Un’altra importante strategia interna promossa in quegli anni fu la colonizzazione delle aree dell’impero più tumultuose, pratica che verrà adottata in più occasioni nella storia russa, in particolare delle regioni da poco sottratte all’impero ottomano.
I coloni provenivano da popolazioni esterne all’impero a causa delle ferree leggi russe che limitavano fortemente gli spostamenti della popolazione residente nel paese; in particolare, un massiccio numero di tedeschi fu trasferito nelle aree lungo il Volga e nella Russia meridionale.

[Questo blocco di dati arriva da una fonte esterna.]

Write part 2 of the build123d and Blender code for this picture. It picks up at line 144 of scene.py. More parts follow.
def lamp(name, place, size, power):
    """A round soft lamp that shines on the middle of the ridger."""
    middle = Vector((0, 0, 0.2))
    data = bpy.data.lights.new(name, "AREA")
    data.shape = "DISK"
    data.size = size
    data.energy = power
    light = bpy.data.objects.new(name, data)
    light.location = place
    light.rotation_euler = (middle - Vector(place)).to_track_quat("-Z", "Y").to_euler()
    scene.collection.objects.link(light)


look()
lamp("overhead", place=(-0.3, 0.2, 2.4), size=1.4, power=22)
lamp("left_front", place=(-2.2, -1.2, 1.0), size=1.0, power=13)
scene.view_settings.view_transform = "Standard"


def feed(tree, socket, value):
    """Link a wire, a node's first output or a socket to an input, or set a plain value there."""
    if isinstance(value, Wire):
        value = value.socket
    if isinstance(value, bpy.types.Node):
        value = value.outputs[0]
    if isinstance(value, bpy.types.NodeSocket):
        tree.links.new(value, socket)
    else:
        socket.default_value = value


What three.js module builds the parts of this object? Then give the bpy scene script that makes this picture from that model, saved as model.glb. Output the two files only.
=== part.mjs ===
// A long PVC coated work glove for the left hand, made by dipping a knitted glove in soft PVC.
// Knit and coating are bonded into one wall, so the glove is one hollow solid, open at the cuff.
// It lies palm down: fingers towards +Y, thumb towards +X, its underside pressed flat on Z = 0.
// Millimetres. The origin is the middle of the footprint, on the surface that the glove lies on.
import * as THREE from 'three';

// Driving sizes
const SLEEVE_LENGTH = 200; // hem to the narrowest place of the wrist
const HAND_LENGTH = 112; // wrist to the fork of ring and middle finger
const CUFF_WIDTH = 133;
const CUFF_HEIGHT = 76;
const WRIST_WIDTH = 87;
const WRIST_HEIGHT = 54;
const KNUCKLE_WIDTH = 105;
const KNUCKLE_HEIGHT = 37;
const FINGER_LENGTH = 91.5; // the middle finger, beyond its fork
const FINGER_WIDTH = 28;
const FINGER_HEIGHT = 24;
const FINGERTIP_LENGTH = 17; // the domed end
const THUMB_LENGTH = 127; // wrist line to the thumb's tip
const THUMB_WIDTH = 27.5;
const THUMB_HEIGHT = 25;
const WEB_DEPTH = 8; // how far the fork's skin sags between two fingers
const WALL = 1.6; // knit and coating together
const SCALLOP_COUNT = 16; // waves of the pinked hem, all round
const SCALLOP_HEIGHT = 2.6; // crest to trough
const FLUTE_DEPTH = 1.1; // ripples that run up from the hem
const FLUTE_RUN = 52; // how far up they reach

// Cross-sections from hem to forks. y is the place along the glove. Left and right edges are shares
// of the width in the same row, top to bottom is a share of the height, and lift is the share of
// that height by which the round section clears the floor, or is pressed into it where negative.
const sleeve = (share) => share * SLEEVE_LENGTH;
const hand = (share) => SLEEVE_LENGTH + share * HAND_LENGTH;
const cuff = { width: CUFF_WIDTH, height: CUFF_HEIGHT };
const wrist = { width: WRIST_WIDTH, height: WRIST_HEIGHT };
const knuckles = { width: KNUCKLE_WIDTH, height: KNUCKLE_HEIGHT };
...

Uno dei maggiori meriti di Caterina fu quello di aver dato seguito alle strategie e le politiche di Pietro il Grande in materia di affari esteri. Pietro I aveva posto fine al problema svedese, seppure altri attriti minori tra le due potenze si verificarono ugualmente, ma le tensioni con il vicino impero ottomano e il regno di Polonia persistevano. La zarina, quindi, assecondando le mire espansionistiche dell’impero, risolse la competizione con la Turchia annettendo i territori del Mar Nero e, alleandosi con Prussia e Austria, partecipò al progetto di spartizione dell’ormai debole Polonia, ponendo così fine anche alla minaccia polacca.
Il primo conflitto con la Turchia durante il regno della Grande si verificò tra 1768 e 1774, inaugurato dall’ambizione russa di raggiungere il Mar Nero, ma nonostante la vittoria zarista portò solo all’indipendenza della Crimea tatara e non alla vera e propria annessione dei territori desiderati.
Ben presto, infatti, la Russia annetté la Crimea fondando la città di Sebastopoli e scatenando la reazione turca che nel 1787 diede il via ad un secondo conflitto tra i due imperi. In quest’occasione lo scontro portò ad una risoluzione più o meno definitiva del problema turco, in quanto la vittoria russa, con il sostegno austriaco, permise all’impero di espandere i propri confini fino dalla costa del Mar Nero fino al Dnestr.
Come anticipato precedentemente, ulteriori acquisizioni territoriali si verificarono in seguito alle spartizioni della Polonia, ma la complessità della dinamica richiede un’analisi a sé stante della questione.